Make an exact copy of the lines below.

··········

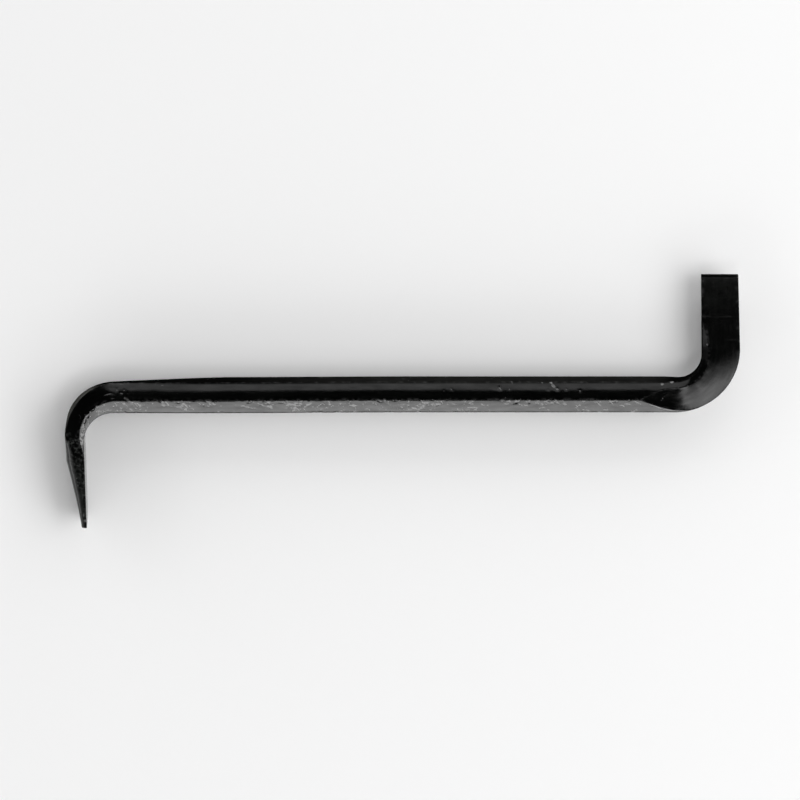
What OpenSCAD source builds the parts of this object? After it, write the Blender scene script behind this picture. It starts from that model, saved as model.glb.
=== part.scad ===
// Offset screwdriver: one hexagon bar, forged flat at both ends and turned
// square in opposite directions. The cross blade stands square to the plane of
// the two bends, and the level blade lies in that plane.
//
// The bar runs along X and both arms lie level. Two rails follow the sides of
// the tool from one tip to the other: rail a is the round side of the cross
// bend and the hollow side of the level bend, and rail b is the other side.
// Stations along the rails each carry a section, and the solid is lofted
// through them, so the hexagon flows into each blade as it does when forged.

/* [Bar] */
// Width of the hexagon bar across its flats
bar_flats = 5.75; // [4.5:0.05:7]
// Length over both arms
overall_length = 118; // [95:1:180]
// Radius of the rolled edges of the bar
bar_edge_radius = 0.3; // [0.1:0.05:0.5]
// Distance that the slight bow in the bar sets the cross end off
bow = 0.15; // [0:0.05:0.5]

/* [Blades] */
// Width of both blades at the tip
blade_width = 6.5; // [5:0.1:9]
// Thickness of both blades at the tip
tip_thickness = 1; // [0.7:0.1:1.6]
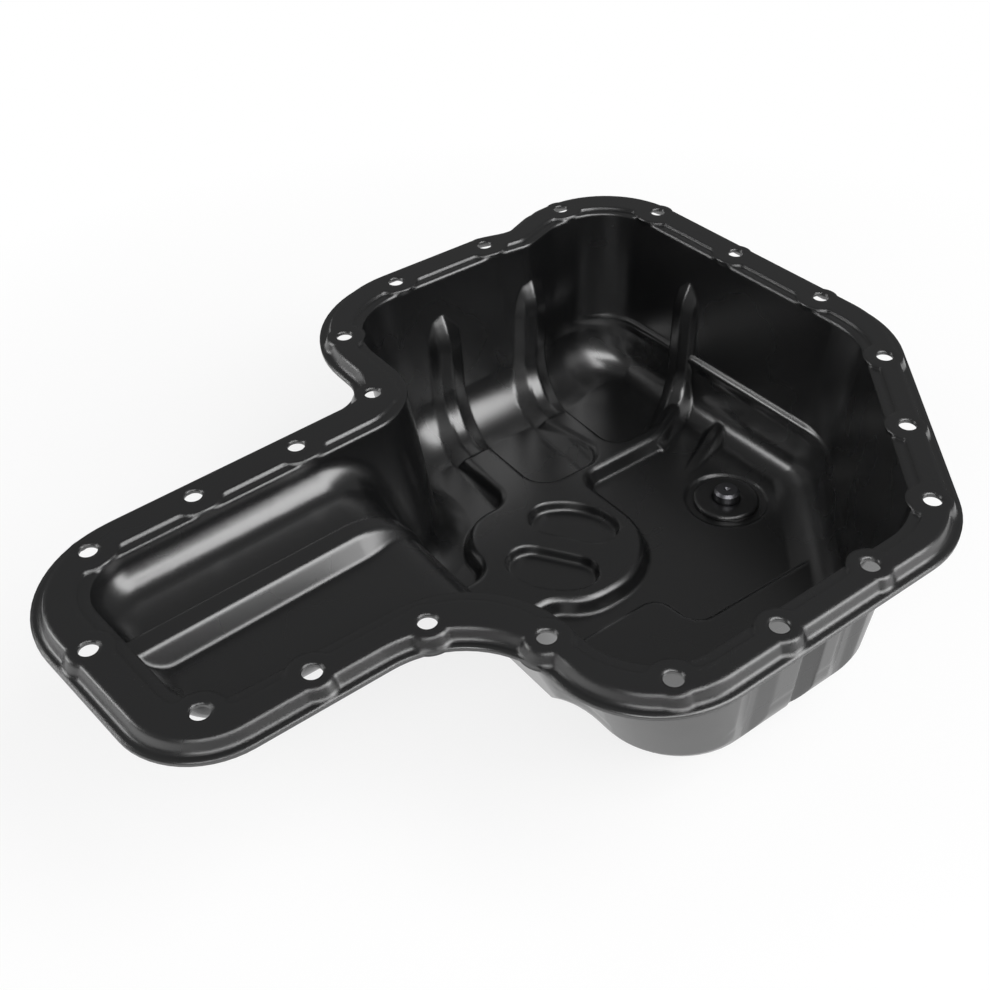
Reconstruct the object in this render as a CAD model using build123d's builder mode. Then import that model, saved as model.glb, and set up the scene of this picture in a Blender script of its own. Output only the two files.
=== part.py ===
from build123d import *
import math
import os

# Driving sizes, in millimetres

SHEET = 1.6                 # steel sheet thickness
FLANGE_Z = 100.0            # sealing face above the lowest point of the plug head
SHIFT_X = -22.0             # puts the middle of the overall box on the Z axis
SHIFT_Y = -24.1
SUMP_DEPTH = 85.0           # sealing face down to the inside of the sump floor
ARM_DEPTH = 15.0            # sealing face down to the inside of the shallow arm
FLOOR_FILLET = 12.0         # inside radius where the walls meet the arm's floor and the step
DRAFT = 5.0                 # wall draft in degrees
BOLT_HOLE_D = 7.0           # clearance for M6 screws
PAD_R = 7.4                 # flat round pad about each screw hole
LEDGE_STEP = 1.2            # inner ledge below the sealing face
LEDGE_WIDTH = 4.2
LIP_DROP = 6.0              # underside of the outer lip below the sealing face
LIP_RUN = 2.8               # the turned-down edge slopes outward by this much
LIP_WIDTH = 2.5             # flat rim outside the turned-down edge
PLATFORM_RISE = 7.0         # raised floor above the sump floor
DRAIN = (140.5, 13.0)       # axis of the drain plug
DRAIN_SEAT_R = 19.5         # round seat pressed into the floor
DRAIN_SEAT_DEPTH = 1.0
THREAD_D = 12.0             # M12 drain thread
BOSS_D = 30.0
BOSS_THICK = 2.6
GASKET_THICK = 1.5
GASKET_R = 10.0
PLUG_FLANGE_R = 11.0
PLUG_FLANGE_THICK = 2.5
PLUG_PROUD = 4.8            # plug end above the weld nut
HEX_ACROSS = 14.0

# Outlines as corner points with corner radii, seen from above

CAVITY_TOP = [
    (-21.5, -105.5, 29), (109.5, -105.5, 34), (185.5, -12, 40), (185.5, 151, 28),
    (148, 149.5, 18), (128, 142.5, 18), (110, 145, 18), (18, 145, 34),
    (18, 66, 30), (-142.5, 58, 20), (-136, -25.5, 18), (-21.5, -25.5, 42),
]
CAVITY_BOTTOM = [
    (4, -98, 34), (99.5, -98, 36), (177, -5, 38), (177, 144, 25),
    (146, 142.6, 30), (128, 136.7, 18), (110, 138, 30), (27, 138, 32),
    (27, 60, 32), (-140, 51.6, 14), (-133.5, -19.5, 12), (4, -19.5, 38),
]
# Wide radius between each wall and the sump floor, from the wall after each corner above,
# and the heights above the floor at which that rounding is drawn
WALL_FILLETS = (27, 20, 10, 27, 27, 27, 27, 20, 12, 12, 12, 27)
FILLET_HEIGHTS = (0, 0.4, 1.5, 3.5, 6.5, 10.5, 15.5, 21.5, 30)
FLANGE_EDGE = [
    (-32, -117.5, 36), (116, -117.5, 40), (201.5, -12, 50), (201.5, 168.4, 42),
    (149, 165.2, 18), (128, 156.5, 18), (112, 161.7, 18), (6, 161.5, 50),
    (5, 84, 20), (-161.5, 74.9, 42), (-150.3, -40.0, 27), (-33, -38.3, 42),
]
PLATFORM_EDGE = [
    (-30, 4, 0), (31.3, 4, 10), (42.3, -7, 25), (96, -7, 38), (96, 60, 7), (146, 60, 30),
    (195, 84, 0), (195, 102, 0), (150, 74, 24), (124.5, 73, 8), (126, 112, 0),
    (106, 112, 0), (112, 71, 9), (77, 71, 10), (78, 112, 0), (57, 112, 0),
    (55, 73, 7), (20, 73, 26), (20, 40, 8), (-30, 40, 0),
]
SHELF_EDGE = [
    (-30, -130, 0), (150, -130, 0), (150, -40, 14), (73, -38, 8), (71, -15, 9),
    (-30, -15, 0),
]
SHELF_RISE = 3.0
RECESS_DISC = (57.5, 31, 29.5)
RECESS_BAR = 9.0
RECESS_TURN = -57
RECESS_DEPTH = 4.5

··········

◆ **RESULT OF THE TASK**
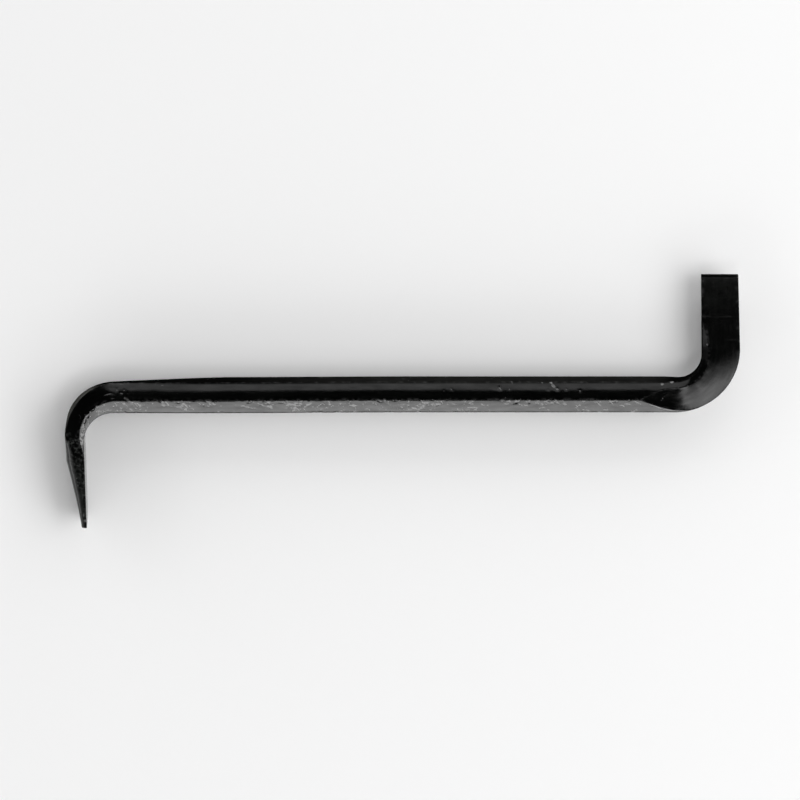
What OpenSCAD source builds the parts of this object? After it, write the Blender scene script behind this picture. It starts from that model, saved as model.glb.
=== part.scad ===
// Offset screwdriver: one hexagon bar, forged flat at both ends and turned
// square in opposite directions. The cross blade stands square to the plane of
// the two bends, and the level blade lies in that plane.
//
// The bar runs along X and both arms lie level. Two rails follow the sides of
// the tool from one tip to the other: rail a is the round side of the cross
// bend and the hollow side of the level bend, and rail b is the other side.
// Stations along the rails each carry a section, and the solid is lofted
// through them, so the hexagon flows into each blade as it does when forged.

/* [Bar] */
// Width of the hexagon bar across its flats
bar_flats = 5.75; // [4.5:0.05:7]
// Length over both arms
overall_length = 118; // [95:1:180]
// Radius of the rolled edges of the bar
bar_edge_radius = 0.3; // [0.1:0.05:0.5]
// Distance that the slight bow in the bar sets the cross end off
bow = 0.15; // [0:0.05:0.5]

/* [Blades] */
// Width of both blades at the tip
blade_width = 6.5; // [5:0.1:9]
// Thickness of both blades at the tip
tip_thickness = 1; // [0.7:0.1:1.6]
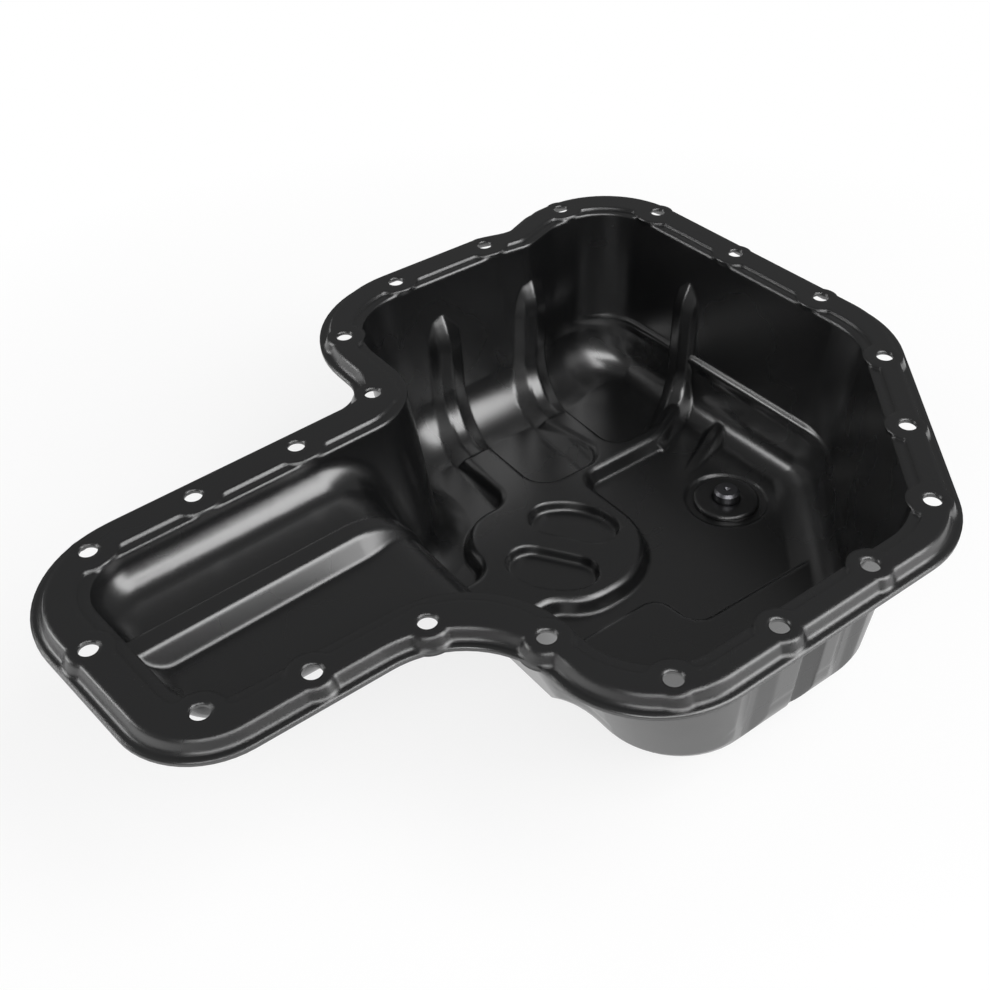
Reconstruct the object in this render as a CAD model using build123d's builder mode. Then import that model, saved as model.glb, and set up the scene of this picture in a Blender script of its own. Output only the two files.
=== part.py ===
from build123d import *
import math
import os

# Driving sizes, in millimetres

SHEET = 1.6                 # steel sheet thickness
FLANGE_Z = 100.0            # sealing face above the lowest point of the plug head
SHIFT_X = -22.0             # puts the middle of the overall box on the Z axis
SHIFT_Y = -24.1
SUMP_DEPTH = 85.0           # sealing face down to the inside of the sump floor
ARM_DEPTH = 15.0            # sealing face down to the inside of the shallow arm
FLOOR_FILLET = 12.0         # inside radius where the walls meet the arm's floor and the step
DRAFT = 5.0                 # wall draft in degrees
BOLT_HOLE_D = 7.0           # clearance for M6 screws
PAD_R = 7.4                 # flat round pad about each screw hole
LEDGE_STEP = 1.2            # inner ledge below the sealing face
LEDGE_WIDTH = 4.2
LIP_DROP = 6.0              # underside of the outer lip below the sealing face
LIP_RUN = 2.8               # the turned-down edge slopes outward by this much
LIP_WIDTH = 2.5             # flat rim outside the turned-down edge
PLATFORM_RISE = 7.0         # raised floor above the sump floor
DRAIN = (140.5, 13.0)       # axis of the drain plug
DRAIN_SEAT_R = 19.5         # round seat pressed into the floor
DRAIN_SEAT_DEPTH = 1.0
THREAD_D = 12.0             # M12 drain thread
BOSS_D = 30.0
BOSS_THICK = 2.6
GASKET_THICK = 1.5
GASKET_R = 10.0
PLUG_FLANGE_R = 11.0
PLUG_FLANGE_THICK = 2.5
PLUG_PROUD = 4.8            # plug end above the weld nut
HEX_ACROSS = 14.0

# Outlines as corner points with corner radii, seen from above

CAVITY_TOP = [
    (-21.5, -105.5, 29), (109.5, -105.5, 34), (185.5, -12, 40), (185.5, 151, 28),
    (148, 149.5, 18), (128, 142.5, 18), (110, 145, 18), (18, 145, 34),
    (18, 66, 30), (-142.5, 58, 20), (-136, -25.5, 18), (-21.5, -25.5, 42),
]
CAVITY_BOTTOM = [
    (4, -98, 34), (99.5, -98, 36), (177, -5, 38), (177, 144, 25),
    (146, 142.6, 30), (128, 136.7, 18), (110, 138, 30), (27, 138, 32),
    (27, 60, 32), (-140, 51.6, 14), (-133.5, -19.5, 12), (4, -19.5, 38),
]
# Wide radius between each wall and the sump floor, from the wall after each corner above,
# and the heights above the floor at which that rounding is drawn
WALL_FILLETS = (27, 20, 10, 27, 27, 27, 27, 20, 12, 12, 12, 27)
FILLET_HEIGHTS = (0, 0.4, 1.5, 3.5, 6.5, 10.5, 15.5, 21.5, 30)
FLANGE_EDGE = [
    (-32, -117.5, 36), (116, -117.5, 40), (201.5, -12, 50), (201.5, 168.4, 42),
    (149, 165.2, 18), (128, 156.5, 18), (112, 161.7, 18), (6, 161.5, 50),
    (5, 84, 20), (-161.5, 74.9, 42), (-150.3, -40.0, 27), (-33, -38.3, 42),
]
PLATFORM_EDGE = [
    (-30, 4, 0), (31.3, 4, 10), (42.3, -7, 25), (96, -7, 38), (96, 60, 7), (146, 60, 30),
    (195, 84, 0), (195, 102, 0), (150, 74, 24), (124.5, 73, 8), (126, 112, 0),
    (106, 112, 0), (112, 71, 9), (77, 71, 10), (78, 112, 0), (57, 112, 0),
    (55, 73, 7), (20, 73, 26), (20, 40, 8), (-30, 40, 0),
]
SHELF_EDGE = [
    (-30, -130, 0), (150, -130, 0), (150, -40, 14), (73, -38, 8), (71, -15, 9),
    (-30, -15, 0),
]
SHELF_RISE = 3.0
RECESS_DISC = (57.5, 31, 29.5)
RECESS_BAR = 9.0
RECESS_TURN = -57
RECESS_DEPTH = 4.5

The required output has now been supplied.